*SUPPLIED DATA*.

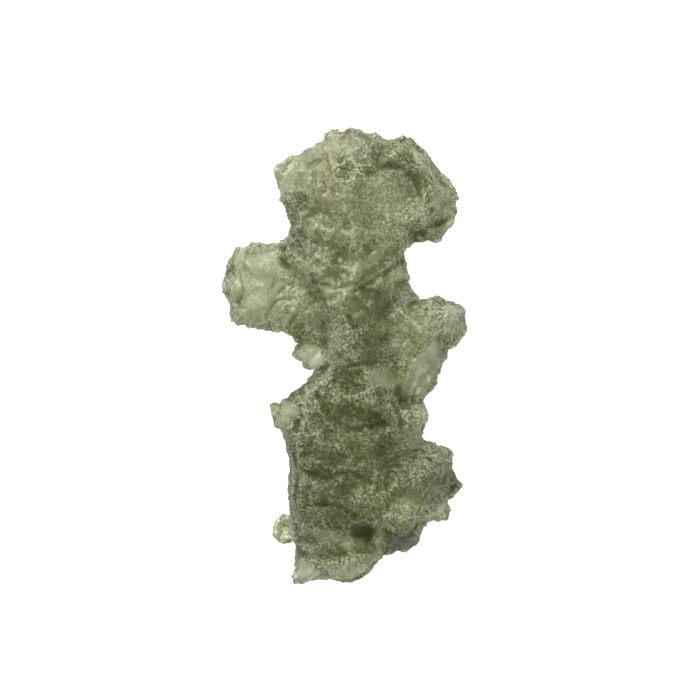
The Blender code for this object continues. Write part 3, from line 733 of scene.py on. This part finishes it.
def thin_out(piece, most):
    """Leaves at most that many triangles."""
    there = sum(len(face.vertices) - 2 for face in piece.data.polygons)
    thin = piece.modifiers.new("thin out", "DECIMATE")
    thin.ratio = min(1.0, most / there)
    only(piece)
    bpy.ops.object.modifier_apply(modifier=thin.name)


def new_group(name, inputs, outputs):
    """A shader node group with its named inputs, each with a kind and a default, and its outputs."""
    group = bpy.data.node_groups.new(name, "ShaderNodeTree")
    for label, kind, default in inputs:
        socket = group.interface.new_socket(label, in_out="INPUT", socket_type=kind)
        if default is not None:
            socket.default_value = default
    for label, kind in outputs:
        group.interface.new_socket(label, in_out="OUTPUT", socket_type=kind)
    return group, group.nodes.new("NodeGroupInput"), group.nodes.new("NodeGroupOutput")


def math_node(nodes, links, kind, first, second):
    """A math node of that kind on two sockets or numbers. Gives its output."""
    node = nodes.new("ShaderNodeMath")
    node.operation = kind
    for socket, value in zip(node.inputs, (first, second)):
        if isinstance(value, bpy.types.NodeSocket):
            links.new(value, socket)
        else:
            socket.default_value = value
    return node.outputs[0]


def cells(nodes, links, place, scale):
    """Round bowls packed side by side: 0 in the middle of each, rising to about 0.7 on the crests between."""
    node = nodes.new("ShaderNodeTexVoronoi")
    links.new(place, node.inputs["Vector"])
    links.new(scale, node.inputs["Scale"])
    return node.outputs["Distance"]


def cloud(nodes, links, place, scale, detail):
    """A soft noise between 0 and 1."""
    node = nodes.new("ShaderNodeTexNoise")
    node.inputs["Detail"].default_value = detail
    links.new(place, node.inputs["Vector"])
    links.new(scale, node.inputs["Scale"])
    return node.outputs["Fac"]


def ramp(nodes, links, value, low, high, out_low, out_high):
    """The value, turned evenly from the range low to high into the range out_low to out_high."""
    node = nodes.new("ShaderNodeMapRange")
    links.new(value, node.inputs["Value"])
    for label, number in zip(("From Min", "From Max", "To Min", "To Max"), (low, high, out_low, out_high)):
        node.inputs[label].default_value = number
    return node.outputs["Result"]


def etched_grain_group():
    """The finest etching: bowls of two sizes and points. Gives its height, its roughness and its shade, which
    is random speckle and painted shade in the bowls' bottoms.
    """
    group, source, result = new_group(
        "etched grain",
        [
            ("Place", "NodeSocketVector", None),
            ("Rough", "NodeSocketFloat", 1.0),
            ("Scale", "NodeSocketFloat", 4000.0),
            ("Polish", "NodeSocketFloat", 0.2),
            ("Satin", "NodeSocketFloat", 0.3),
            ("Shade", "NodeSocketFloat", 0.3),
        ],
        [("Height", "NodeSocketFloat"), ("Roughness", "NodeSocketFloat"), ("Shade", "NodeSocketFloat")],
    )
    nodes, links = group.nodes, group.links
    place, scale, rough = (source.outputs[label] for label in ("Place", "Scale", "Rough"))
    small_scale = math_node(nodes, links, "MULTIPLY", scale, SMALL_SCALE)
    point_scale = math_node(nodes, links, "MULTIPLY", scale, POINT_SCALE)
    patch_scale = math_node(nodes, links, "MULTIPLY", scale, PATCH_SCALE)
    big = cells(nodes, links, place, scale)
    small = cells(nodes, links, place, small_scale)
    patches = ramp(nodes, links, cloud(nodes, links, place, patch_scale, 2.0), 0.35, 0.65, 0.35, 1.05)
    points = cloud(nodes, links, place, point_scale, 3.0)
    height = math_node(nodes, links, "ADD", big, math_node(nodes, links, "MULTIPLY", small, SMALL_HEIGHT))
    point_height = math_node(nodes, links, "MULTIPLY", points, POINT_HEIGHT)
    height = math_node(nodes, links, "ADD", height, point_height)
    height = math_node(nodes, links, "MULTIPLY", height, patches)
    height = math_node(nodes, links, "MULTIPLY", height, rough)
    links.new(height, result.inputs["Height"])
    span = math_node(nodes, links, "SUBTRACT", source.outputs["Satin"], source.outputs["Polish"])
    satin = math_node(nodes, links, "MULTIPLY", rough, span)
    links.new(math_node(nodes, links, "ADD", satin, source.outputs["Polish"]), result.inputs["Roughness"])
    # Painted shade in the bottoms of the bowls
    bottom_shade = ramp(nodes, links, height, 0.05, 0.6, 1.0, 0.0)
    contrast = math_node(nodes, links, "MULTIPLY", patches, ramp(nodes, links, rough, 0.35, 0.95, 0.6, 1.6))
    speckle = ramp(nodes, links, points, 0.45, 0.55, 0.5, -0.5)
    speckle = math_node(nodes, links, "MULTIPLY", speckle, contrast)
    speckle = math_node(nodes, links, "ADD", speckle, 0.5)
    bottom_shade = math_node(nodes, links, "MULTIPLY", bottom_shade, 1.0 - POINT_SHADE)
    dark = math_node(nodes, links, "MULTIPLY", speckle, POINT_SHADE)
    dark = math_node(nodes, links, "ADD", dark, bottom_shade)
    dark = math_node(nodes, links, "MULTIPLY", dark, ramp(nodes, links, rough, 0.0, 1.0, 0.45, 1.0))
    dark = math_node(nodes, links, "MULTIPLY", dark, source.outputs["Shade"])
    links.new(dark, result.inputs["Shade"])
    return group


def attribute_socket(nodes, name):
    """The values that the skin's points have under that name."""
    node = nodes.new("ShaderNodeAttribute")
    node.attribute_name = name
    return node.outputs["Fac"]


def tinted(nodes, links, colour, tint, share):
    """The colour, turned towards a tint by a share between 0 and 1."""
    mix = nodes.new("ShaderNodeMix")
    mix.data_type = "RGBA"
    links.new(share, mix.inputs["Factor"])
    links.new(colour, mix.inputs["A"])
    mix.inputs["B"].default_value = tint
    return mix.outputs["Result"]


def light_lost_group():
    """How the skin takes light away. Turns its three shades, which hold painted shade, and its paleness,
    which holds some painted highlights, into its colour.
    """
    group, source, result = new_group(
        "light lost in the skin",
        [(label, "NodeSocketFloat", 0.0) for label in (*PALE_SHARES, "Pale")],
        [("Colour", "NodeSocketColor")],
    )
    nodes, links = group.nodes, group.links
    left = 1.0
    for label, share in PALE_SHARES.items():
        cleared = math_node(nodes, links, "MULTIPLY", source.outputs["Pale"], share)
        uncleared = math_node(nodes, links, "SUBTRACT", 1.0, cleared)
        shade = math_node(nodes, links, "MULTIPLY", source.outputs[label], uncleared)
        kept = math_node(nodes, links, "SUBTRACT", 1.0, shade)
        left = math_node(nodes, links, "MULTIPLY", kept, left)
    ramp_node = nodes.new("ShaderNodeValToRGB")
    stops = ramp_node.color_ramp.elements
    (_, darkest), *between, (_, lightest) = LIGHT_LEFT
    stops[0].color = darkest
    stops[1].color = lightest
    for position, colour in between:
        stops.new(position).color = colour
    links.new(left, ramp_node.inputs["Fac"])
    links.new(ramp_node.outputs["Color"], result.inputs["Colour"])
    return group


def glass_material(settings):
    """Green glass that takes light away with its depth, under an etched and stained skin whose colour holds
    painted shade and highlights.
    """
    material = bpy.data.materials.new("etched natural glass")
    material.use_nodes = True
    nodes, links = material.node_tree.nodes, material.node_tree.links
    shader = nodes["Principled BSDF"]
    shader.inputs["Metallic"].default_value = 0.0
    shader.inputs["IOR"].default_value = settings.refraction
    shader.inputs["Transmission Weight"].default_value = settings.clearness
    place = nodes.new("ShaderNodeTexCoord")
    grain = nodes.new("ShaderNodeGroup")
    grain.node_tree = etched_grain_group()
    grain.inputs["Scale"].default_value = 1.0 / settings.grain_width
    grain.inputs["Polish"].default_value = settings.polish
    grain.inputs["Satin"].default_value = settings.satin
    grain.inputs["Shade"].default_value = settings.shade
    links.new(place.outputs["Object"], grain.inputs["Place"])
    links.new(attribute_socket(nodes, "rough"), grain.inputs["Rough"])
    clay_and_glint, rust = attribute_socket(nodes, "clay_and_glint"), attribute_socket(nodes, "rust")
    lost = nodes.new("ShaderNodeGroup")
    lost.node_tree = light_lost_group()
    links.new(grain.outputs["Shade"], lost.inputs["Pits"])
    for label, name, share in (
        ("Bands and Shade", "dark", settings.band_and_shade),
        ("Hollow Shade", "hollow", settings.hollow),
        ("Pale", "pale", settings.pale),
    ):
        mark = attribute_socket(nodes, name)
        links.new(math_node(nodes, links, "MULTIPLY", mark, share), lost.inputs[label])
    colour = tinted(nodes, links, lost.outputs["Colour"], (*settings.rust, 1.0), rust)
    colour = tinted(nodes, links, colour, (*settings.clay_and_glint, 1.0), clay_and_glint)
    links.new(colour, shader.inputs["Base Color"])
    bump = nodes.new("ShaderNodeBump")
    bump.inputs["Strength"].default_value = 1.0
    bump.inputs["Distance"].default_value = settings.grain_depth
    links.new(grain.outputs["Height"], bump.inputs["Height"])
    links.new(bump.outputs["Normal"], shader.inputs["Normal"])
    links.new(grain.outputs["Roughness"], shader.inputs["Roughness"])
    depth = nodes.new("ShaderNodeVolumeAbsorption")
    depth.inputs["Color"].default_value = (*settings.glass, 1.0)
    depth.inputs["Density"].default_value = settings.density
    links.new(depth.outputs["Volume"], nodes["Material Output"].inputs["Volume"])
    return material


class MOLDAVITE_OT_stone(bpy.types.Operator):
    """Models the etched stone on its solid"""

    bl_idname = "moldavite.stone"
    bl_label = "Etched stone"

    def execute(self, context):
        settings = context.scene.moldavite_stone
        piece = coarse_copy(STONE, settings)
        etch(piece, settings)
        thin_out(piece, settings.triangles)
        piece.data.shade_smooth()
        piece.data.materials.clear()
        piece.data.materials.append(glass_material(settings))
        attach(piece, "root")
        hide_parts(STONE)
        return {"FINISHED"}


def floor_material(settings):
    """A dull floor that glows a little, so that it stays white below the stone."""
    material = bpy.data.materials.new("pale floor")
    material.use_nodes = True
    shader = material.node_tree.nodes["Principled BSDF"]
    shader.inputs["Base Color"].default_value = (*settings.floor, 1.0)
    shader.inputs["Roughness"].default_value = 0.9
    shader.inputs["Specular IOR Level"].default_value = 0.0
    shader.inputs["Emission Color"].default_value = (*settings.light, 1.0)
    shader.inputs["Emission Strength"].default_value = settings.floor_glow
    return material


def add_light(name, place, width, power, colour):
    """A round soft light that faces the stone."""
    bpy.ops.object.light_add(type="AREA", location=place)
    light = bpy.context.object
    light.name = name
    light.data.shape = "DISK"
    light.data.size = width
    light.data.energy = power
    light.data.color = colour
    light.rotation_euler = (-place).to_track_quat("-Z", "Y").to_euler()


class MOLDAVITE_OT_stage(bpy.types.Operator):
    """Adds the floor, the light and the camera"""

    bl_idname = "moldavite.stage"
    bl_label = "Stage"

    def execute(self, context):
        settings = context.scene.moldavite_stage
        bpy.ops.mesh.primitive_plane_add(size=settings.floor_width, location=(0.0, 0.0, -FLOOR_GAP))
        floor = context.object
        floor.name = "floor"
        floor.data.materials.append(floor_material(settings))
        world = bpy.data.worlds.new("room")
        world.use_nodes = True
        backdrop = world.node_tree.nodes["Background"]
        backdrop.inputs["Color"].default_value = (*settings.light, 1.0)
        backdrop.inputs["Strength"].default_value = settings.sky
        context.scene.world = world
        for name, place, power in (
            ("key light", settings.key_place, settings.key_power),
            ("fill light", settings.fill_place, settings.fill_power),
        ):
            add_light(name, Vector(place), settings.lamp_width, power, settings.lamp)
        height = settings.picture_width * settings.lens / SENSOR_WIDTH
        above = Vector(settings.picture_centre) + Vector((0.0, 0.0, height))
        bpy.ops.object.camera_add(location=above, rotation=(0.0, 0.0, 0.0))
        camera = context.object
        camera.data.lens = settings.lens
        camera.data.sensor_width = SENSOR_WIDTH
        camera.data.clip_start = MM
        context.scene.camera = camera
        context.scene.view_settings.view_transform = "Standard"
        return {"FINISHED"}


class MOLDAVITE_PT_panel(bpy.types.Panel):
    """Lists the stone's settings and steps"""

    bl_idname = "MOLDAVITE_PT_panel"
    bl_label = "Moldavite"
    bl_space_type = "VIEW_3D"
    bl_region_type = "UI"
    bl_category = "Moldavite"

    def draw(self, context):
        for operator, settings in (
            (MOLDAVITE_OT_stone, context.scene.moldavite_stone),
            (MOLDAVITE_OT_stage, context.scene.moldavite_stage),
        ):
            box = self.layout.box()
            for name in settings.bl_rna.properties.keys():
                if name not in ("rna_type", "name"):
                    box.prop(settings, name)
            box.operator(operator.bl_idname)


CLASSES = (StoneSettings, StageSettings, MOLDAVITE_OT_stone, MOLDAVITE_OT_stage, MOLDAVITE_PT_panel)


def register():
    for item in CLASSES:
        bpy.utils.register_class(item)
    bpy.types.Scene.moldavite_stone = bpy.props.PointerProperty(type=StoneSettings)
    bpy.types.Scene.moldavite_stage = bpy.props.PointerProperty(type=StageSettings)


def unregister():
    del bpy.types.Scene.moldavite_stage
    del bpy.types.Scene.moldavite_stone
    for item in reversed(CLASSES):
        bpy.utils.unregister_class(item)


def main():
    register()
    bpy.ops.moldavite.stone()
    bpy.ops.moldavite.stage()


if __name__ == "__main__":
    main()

*EXERCISE DIRECTIONS*. Return a copy of every line that includes the word "piece".

*FINAL RESULT*.
def thin_out(piece, most):
    there = sum(len(face.vertices) - 2 for face in piece.data.polygons)
    thin = piece.modifiers.new("thin out", "DECIMATE")
    only(piece)
        piece = coarse_copy(STONE, settings)
        etch(piece, settings)
        thin_out(piece, settings.triangles)
        piece.data.shade_smooth()
        piece.data.materials.clear()
        piece.data.materials.append(glass_material(settings))
        attach(piece, "root")